While Turner had been planning to build an accessible ranch home in Frankfort, he said that he hadn't planned to install sprinklers. But his stepfather-in-law, John Raiger, is in the security business with friends in local fire departments, and through his contacts, he helped connect Turner with Paul and the coalition.

The HFSC recently received a grant from State Farm Insurance to install sprinkler systems in 15 needs-based homes across the United States, mainly working with Habitat for Humanity and Homes for Our Troops. When Paul was contacted, she knew that Turner's home was the perfect fit for the grant.

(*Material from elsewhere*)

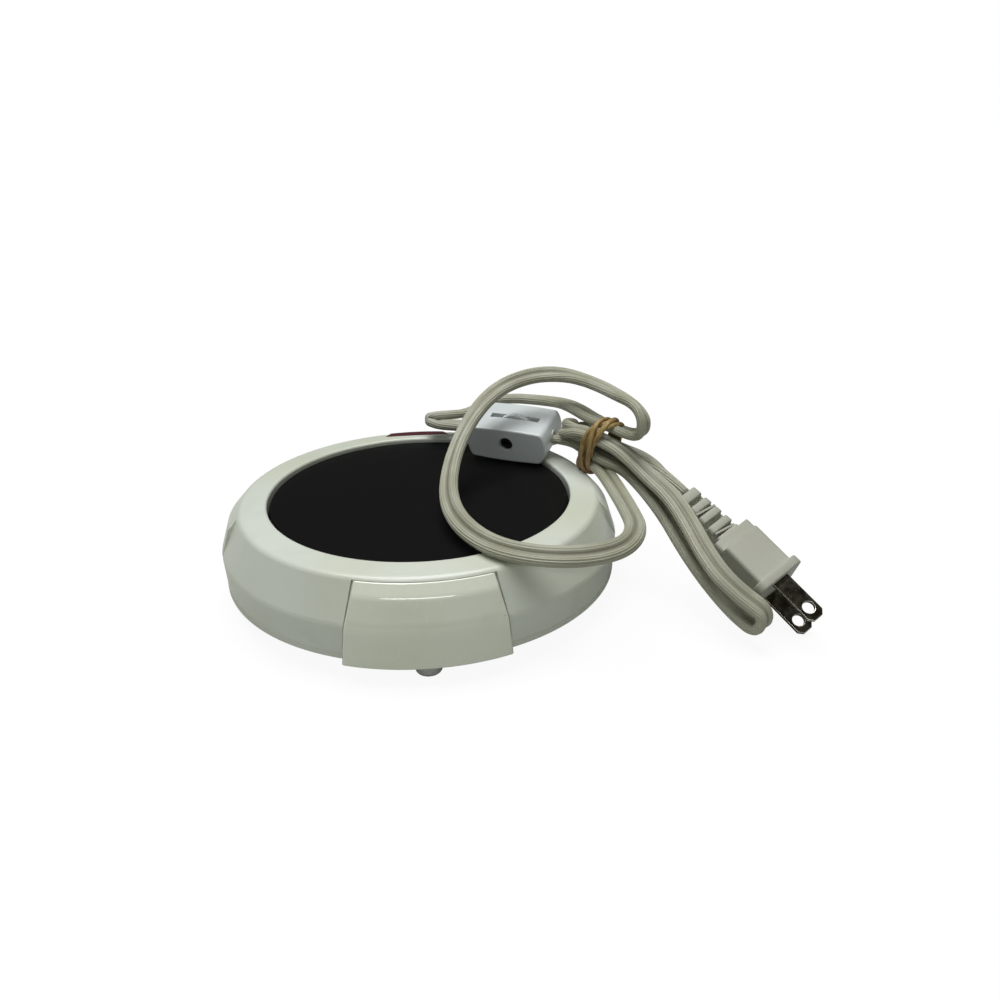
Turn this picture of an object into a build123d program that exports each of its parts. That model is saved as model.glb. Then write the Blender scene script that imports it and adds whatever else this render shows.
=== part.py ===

"Almost everything (for the sprinkler system) was donated ... the pipes from Lubrisol, the backflow device, the labor," Paul said, explaining that contractors often gave up their weekends to get the equipment installed.

"And Todd Groskreutz, who owns Quantum, he's been so accommodating. This sprinkler system project was started in the middle of the building process, but he just kept saying OK to all our requests," she added.

Unlike a commercial sprinkler system's purpose of protecting property, a home-sprinkler system is designed to protect people first and property second.

"Fire sprinklers are especially powerful technology for those who are most vulnerable, such as individuals living with physical limitations," Paul said.

The Turners should be able to move into their new home by Thanksgiving.